Working data ::
## BEGIN

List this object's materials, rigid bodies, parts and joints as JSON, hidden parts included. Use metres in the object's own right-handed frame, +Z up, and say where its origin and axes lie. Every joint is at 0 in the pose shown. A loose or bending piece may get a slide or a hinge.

## END
## BEGIN

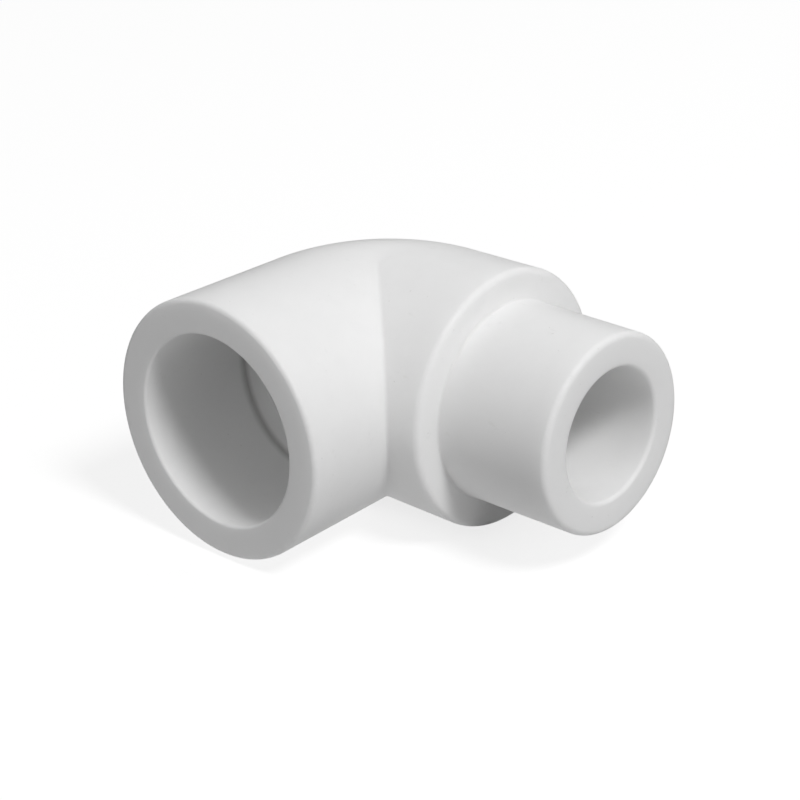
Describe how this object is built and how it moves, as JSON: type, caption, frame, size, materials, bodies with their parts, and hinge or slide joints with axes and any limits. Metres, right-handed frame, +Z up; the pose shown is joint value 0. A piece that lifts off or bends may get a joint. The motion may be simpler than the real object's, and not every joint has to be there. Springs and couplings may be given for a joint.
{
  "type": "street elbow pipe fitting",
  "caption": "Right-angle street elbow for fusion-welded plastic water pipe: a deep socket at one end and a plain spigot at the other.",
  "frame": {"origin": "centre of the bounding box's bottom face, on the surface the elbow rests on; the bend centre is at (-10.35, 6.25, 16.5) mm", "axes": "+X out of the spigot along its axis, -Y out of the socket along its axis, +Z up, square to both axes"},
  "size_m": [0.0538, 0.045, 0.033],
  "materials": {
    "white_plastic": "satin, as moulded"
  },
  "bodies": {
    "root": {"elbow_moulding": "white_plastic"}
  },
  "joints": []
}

## END
## BEGIN

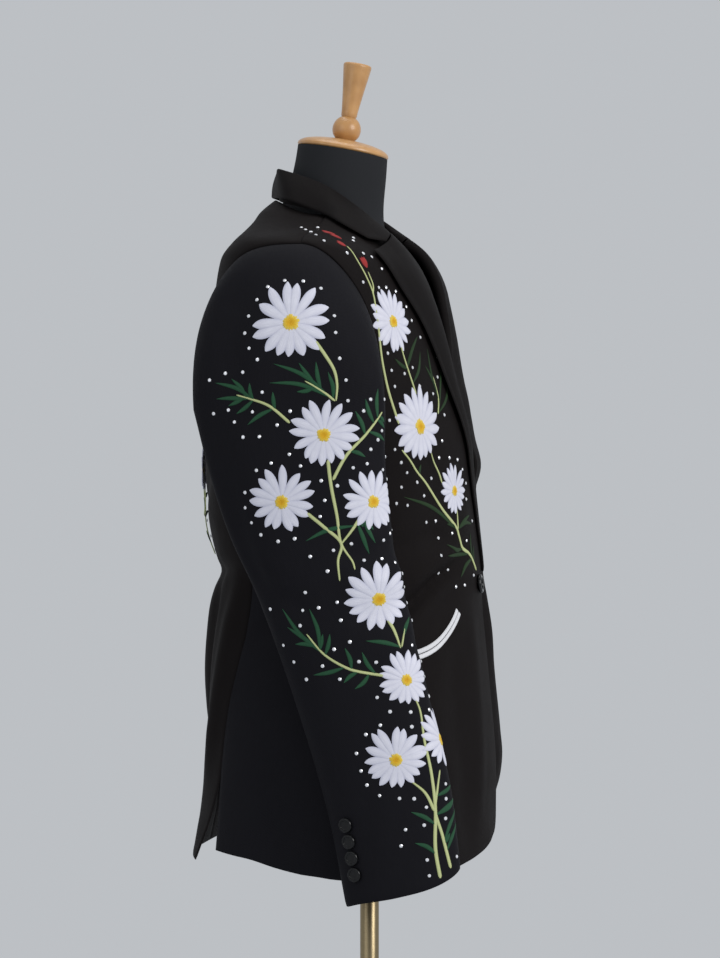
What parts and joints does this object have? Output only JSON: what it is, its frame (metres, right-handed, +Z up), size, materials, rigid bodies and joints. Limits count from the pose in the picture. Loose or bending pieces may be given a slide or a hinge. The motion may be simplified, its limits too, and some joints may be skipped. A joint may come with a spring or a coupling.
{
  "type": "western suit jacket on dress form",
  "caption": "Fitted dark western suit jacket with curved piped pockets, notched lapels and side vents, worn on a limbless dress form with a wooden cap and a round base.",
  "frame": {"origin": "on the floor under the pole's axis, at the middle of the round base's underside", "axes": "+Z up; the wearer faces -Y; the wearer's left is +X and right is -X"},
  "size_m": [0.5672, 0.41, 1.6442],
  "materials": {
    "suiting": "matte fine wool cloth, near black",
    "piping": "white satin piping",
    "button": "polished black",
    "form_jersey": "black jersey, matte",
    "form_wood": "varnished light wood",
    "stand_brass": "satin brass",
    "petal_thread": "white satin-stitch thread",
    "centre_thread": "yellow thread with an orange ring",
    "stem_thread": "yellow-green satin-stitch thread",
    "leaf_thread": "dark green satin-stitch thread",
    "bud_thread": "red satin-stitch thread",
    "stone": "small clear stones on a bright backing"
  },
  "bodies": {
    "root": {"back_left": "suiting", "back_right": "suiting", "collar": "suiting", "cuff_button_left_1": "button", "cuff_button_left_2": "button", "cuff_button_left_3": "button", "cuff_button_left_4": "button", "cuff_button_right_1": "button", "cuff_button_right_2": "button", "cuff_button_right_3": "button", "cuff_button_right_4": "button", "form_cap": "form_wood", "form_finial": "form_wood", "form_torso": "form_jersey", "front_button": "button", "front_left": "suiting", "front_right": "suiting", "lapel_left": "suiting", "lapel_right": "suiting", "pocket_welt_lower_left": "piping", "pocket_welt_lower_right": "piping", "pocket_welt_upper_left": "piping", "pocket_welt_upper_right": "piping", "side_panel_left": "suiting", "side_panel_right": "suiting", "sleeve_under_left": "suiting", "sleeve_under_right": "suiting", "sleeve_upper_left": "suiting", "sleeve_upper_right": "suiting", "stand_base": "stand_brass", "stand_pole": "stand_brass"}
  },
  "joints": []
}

## END

In the listing above, how many lines hold the word "bending"? Give the number and nothing more.

Task solution ::
2